*Short problem*: Please quote exactly the lines below from the line containing "before = set(bpy.data.objects)" to the line containing "cad_box = object_bounds()", both lines included, and nothing else.

*Records for this exercise*:
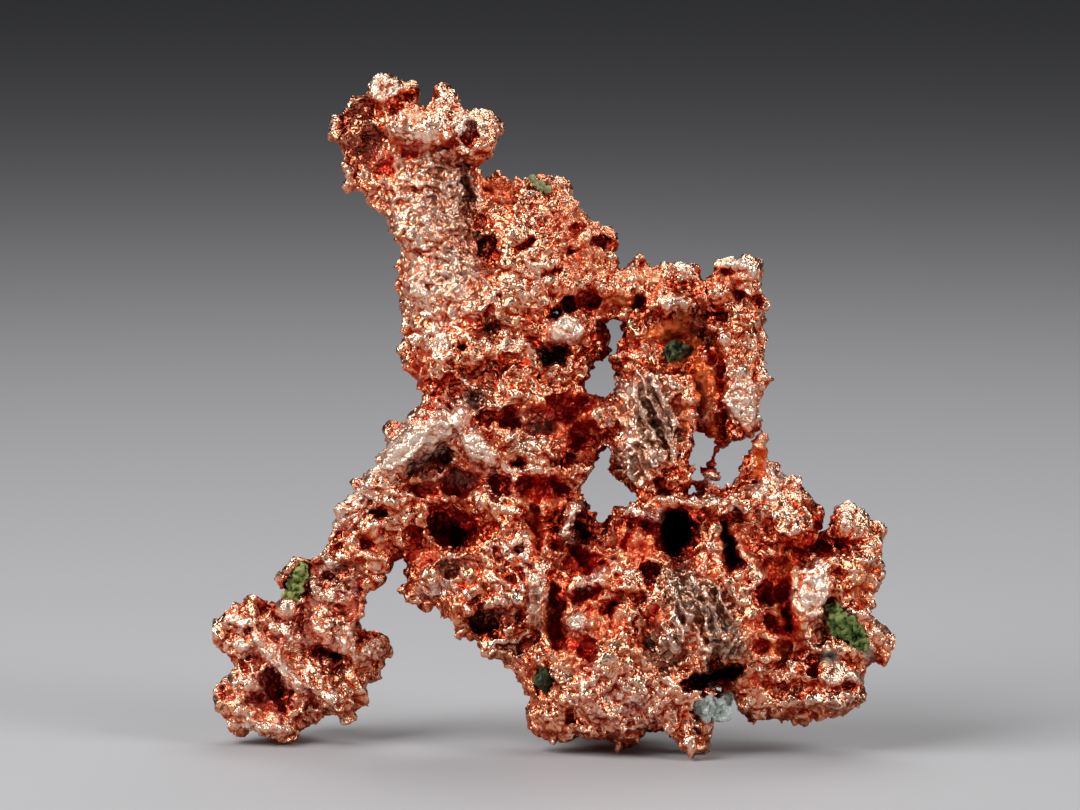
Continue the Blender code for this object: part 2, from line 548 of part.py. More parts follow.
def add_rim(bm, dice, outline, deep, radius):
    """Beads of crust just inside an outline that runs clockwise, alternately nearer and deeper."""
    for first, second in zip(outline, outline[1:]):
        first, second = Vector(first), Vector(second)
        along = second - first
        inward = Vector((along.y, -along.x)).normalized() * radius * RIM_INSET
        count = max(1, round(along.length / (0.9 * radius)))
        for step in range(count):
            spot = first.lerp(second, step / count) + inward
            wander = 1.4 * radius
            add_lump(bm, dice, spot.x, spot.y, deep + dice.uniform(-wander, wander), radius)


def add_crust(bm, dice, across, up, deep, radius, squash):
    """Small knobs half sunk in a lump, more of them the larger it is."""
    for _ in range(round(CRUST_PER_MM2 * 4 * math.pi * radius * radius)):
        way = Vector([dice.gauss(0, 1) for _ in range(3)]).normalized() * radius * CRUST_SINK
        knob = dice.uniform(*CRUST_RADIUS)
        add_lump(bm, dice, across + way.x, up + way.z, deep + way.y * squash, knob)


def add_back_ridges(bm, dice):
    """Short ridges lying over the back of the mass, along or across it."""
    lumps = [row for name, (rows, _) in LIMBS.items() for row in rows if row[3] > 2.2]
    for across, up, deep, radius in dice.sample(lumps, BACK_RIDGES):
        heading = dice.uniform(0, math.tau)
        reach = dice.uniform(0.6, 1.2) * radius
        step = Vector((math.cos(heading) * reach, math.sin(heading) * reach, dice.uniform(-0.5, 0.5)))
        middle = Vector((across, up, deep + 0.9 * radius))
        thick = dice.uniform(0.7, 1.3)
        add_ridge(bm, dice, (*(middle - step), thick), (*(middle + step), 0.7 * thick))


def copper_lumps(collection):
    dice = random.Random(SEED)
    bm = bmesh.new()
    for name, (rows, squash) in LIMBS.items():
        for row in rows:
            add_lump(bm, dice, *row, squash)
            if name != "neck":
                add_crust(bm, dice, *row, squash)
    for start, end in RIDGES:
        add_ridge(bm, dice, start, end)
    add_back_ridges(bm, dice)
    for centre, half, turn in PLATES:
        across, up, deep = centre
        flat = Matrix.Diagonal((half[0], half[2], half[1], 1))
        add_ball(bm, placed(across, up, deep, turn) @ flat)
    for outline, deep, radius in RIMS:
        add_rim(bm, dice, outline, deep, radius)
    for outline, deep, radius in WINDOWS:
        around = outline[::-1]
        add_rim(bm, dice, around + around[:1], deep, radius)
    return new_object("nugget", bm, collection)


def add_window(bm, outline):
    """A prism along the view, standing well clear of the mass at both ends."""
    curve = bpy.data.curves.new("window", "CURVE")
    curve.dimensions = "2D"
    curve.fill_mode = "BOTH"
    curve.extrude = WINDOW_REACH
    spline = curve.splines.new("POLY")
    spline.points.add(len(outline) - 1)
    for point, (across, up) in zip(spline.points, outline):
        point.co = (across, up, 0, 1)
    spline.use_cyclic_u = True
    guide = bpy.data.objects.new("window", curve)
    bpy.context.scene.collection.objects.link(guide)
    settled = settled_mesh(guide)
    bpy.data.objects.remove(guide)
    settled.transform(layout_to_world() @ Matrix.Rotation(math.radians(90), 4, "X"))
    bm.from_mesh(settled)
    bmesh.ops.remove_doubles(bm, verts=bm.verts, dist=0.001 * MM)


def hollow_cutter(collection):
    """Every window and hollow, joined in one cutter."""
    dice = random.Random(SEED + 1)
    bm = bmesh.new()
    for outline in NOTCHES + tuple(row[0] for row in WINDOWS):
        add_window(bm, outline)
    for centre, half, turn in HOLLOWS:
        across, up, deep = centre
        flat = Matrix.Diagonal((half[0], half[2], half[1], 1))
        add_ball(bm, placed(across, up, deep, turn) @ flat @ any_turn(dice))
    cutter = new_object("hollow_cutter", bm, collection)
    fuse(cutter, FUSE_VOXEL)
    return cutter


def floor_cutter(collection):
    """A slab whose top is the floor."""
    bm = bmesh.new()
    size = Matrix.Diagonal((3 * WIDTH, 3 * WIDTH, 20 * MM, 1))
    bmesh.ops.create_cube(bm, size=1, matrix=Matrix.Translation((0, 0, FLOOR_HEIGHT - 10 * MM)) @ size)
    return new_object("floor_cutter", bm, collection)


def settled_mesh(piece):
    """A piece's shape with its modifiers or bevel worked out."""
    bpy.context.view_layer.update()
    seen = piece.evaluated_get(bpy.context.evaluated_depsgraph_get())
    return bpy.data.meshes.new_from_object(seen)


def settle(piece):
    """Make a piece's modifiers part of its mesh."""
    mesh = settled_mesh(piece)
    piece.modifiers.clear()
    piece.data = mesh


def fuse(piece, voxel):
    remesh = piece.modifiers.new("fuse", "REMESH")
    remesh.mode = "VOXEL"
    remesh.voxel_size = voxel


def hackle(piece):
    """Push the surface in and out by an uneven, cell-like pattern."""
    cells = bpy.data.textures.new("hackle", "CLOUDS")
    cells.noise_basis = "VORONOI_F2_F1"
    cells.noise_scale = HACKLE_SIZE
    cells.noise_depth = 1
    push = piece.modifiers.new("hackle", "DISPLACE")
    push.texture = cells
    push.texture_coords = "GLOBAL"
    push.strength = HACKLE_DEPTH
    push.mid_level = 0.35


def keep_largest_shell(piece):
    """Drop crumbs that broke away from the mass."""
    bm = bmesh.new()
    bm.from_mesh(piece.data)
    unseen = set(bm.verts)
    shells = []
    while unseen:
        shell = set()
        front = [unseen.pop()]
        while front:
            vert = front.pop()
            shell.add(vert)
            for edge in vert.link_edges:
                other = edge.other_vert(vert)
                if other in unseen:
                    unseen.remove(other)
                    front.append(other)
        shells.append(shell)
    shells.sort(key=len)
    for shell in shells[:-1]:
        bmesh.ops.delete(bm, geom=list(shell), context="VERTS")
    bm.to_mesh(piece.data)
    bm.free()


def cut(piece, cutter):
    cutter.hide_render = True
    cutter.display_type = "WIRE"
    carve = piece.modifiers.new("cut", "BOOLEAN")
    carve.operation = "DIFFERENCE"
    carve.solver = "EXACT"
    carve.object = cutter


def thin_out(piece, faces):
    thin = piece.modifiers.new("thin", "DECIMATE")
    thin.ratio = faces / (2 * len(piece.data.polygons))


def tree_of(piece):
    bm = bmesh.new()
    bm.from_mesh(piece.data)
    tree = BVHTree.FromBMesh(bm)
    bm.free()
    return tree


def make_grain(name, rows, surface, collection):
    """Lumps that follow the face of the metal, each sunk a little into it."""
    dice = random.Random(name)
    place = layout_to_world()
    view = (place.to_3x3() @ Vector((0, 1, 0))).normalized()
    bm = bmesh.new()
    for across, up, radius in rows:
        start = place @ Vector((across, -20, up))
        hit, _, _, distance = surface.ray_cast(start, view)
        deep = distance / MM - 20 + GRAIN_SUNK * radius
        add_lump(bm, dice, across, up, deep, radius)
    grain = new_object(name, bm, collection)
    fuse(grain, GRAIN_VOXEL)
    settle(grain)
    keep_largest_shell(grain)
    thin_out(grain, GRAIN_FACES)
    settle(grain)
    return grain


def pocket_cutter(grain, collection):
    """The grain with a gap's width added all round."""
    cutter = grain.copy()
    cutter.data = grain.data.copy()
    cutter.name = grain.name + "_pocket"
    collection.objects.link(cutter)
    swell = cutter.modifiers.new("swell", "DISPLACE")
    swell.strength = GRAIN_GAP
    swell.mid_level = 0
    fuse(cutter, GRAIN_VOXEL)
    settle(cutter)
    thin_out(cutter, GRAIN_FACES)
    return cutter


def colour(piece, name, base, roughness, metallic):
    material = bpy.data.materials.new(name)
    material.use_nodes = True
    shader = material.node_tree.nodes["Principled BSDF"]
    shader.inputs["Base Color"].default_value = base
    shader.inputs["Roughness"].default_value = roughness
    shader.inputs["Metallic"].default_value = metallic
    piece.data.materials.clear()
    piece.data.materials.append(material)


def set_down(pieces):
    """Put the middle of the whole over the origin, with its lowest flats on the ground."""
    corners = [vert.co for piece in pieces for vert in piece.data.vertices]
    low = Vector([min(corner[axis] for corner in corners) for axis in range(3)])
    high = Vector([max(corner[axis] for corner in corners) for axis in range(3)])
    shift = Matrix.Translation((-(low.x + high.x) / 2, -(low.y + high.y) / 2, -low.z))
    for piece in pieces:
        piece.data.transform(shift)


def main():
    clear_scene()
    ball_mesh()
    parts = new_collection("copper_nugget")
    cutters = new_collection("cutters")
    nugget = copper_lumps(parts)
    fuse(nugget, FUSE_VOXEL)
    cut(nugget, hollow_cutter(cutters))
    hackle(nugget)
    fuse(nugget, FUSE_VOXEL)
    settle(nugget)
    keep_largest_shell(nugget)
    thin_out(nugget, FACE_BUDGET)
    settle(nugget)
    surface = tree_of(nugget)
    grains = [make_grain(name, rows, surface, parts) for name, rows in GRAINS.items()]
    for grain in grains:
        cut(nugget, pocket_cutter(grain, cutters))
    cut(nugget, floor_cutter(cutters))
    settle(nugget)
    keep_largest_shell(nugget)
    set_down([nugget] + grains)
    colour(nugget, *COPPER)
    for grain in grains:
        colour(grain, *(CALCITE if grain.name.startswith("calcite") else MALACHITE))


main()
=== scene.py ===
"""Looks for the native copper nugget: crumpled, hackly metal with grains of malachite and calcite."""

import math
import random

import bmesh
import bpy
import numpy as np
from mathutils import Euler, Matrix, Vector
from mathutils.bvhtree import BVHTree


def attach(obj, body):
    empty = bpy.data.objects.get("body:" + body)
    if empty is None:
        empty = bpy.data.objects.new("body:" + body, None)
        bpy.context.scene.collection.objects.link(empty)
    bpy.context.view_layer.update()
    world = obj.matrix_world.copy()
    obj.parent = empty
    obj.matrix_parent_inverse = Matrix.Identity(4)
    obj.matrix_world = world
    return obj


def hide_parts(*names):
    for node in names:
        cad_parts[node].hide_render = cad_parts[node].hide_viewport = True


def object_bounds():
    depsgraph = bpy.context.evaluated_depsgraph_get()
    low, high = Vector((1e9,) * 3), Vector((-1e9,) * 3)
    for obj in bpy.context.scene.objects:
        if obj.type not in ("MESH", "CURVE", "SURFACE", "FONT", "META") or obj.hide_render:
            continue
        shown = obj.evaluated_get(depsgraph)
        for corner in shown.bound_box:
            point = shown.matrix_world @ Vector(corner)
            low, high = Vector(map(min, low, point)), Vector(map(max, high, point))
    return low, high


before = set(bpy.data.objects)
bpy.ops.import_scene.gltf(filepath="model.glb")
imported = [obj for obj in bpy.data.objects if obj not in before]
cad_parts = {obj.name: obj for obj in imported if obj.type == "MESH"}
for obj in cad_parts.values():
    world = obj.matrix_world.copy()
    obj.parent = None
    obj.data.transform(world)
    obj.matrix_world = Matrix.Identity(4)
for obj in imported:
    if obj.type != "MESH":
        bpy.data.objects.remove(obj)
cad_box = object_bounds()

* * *

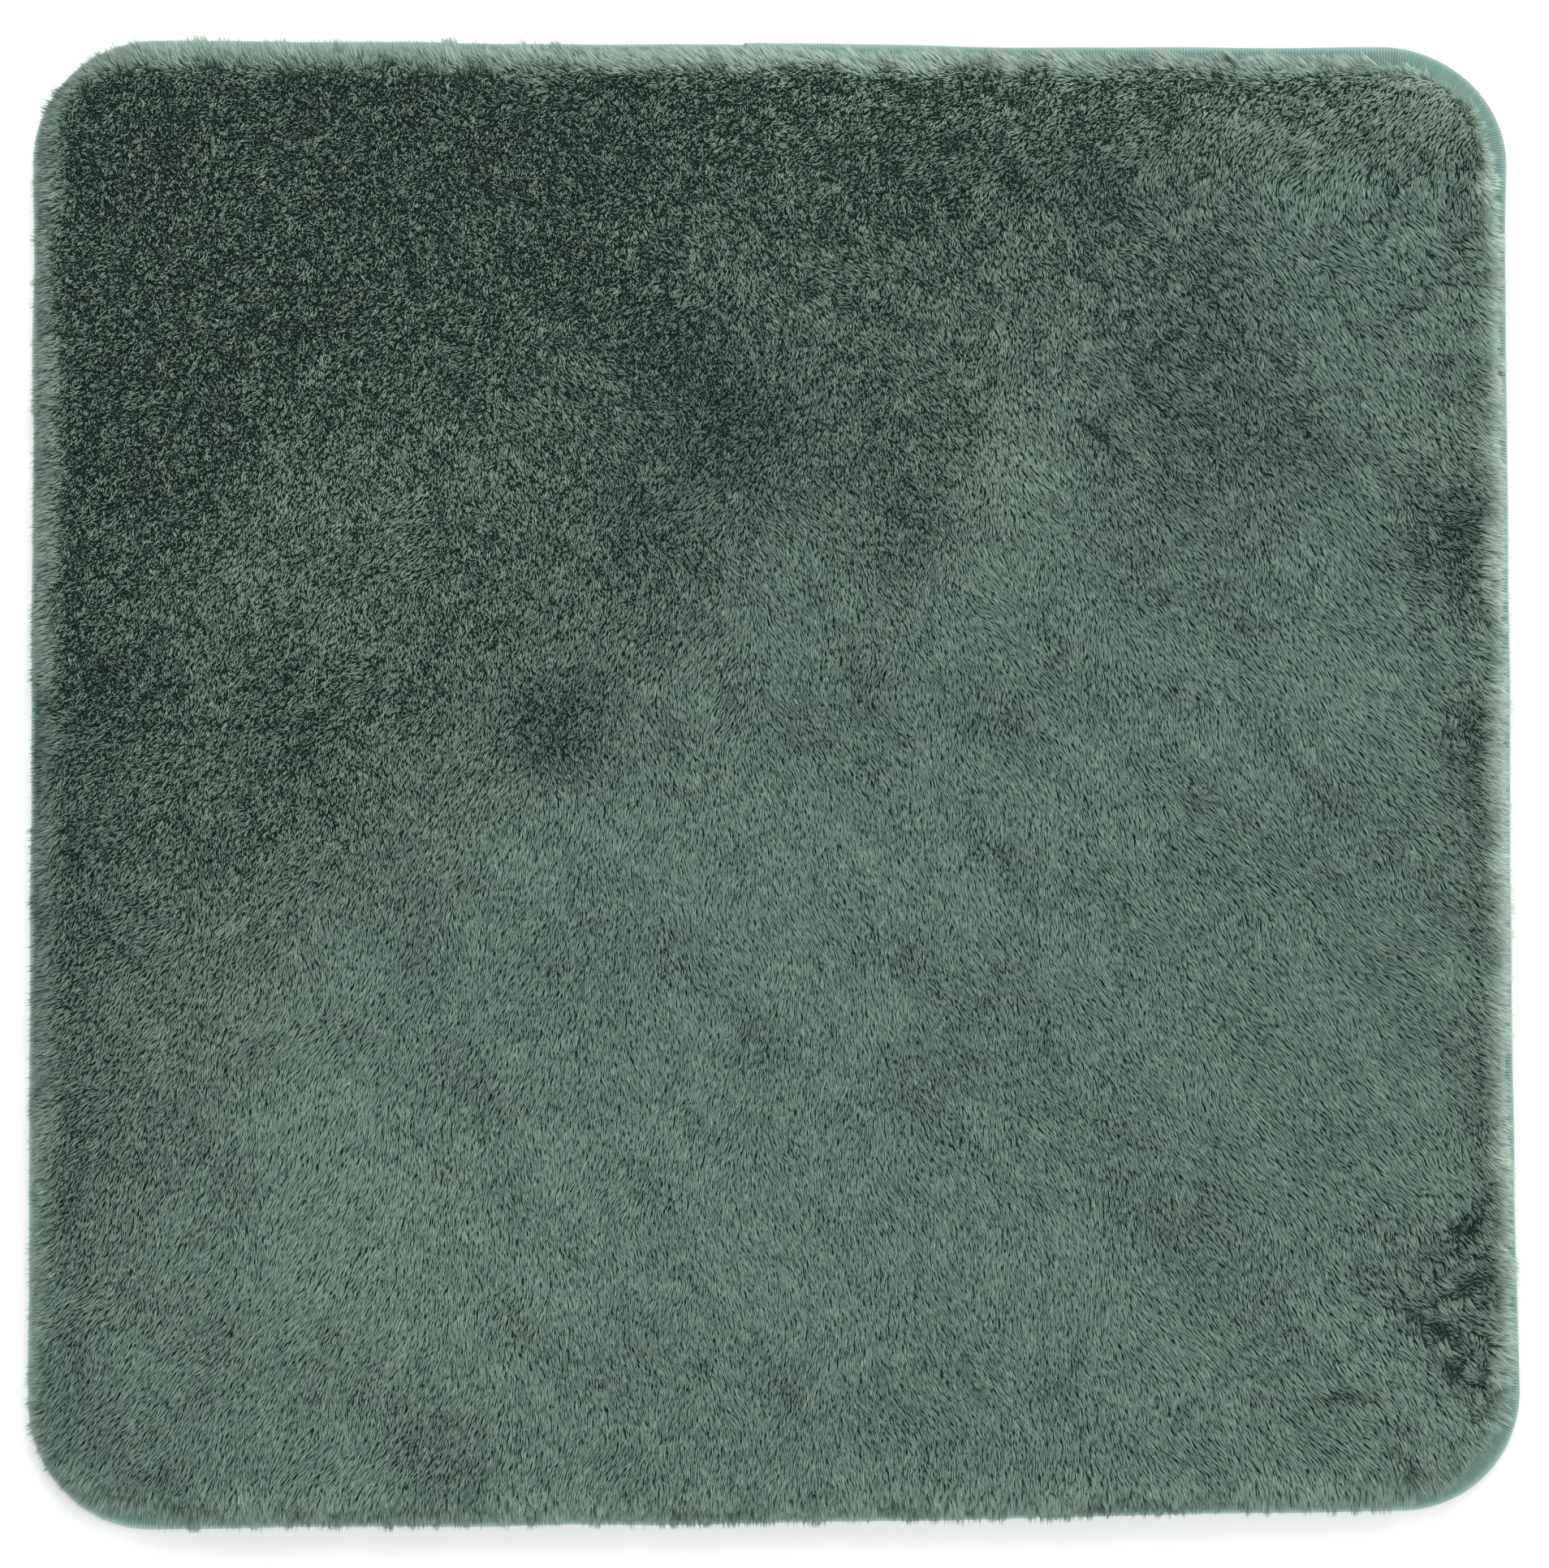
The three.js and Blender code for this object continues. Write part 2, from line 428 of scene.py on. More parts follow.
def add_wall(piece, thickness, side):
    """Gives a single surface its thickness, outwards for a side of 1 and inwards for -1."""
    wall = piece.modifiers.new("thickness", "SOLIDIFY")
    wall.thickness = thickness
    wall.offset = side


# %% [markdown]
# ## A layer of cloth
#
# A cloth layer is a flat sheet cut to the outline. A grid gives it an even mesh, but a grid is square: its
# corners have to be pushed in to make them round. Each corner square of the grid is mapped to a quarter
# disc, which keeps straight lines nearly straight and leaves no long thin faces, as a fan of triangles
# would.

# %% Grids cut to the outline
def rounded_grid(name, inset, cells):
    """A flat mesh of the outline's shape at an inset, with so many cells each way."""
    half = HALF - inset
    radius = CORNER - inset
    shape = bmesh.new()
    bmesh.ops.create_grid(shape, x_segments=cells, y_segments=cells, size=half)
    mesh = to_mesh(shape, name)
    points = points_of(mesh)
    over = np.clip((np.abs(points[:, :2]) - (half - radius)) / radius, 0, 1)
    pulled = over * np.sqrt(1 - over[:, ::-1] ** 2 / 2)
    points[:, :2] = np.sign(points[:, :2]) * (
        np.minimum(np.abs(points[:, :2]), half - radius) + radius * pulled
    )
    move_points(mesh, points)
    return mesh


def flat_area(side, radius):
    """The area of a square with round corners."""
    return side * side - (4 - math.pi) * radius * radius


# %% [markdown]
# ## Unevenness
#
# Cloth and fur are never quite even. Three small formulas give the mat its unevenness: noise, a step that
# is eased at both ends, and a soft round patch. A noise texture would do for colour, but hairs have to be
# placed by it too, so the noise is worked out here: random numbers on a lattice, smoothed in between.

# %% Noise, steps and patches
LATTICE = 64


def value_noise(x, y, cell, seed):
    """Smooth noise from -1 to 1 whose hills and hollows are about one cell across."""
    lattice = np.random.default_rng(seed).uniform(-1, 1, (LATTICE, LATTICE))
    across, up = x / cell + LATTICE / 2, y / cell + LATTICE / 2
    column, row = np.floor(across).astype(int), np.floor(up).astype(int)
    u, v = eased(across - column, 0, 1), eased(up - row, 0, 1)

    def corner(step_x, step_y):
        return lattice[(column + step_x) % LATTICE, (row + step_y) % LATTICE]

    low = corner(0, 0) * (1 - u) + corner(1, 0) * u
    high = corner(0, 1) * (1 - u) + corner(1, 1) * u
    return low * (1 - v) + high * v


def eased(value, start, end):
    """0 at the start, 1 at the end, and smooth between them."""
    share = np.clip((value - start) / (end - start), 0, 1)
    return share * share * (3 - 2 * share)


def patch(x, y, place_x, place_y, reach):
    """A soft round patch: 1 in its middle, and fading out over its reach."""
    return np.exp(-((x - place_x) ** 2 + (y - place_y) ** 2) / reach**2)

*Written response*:
before = set(bpy.data.objects)
bpy.ops.import_scene.gltf(filepath="model.glb")
imported = [obj for obj in bpy.data.objects if obj not in before]
cad_parts = {obj.name: obj for obj in imported if obj.type == "MESH"}
for obj in cad_parts.values():
    world = obj.matrix_world.copy()
    obj.parent = None
    obj.data.transform(world)
    obj.matrix_world = Matrix.Identity(4)
for obj in imported:
    if obj.type != "MESH":
        bpy.data.objects.remove(obj)
cad_box = object_bounds()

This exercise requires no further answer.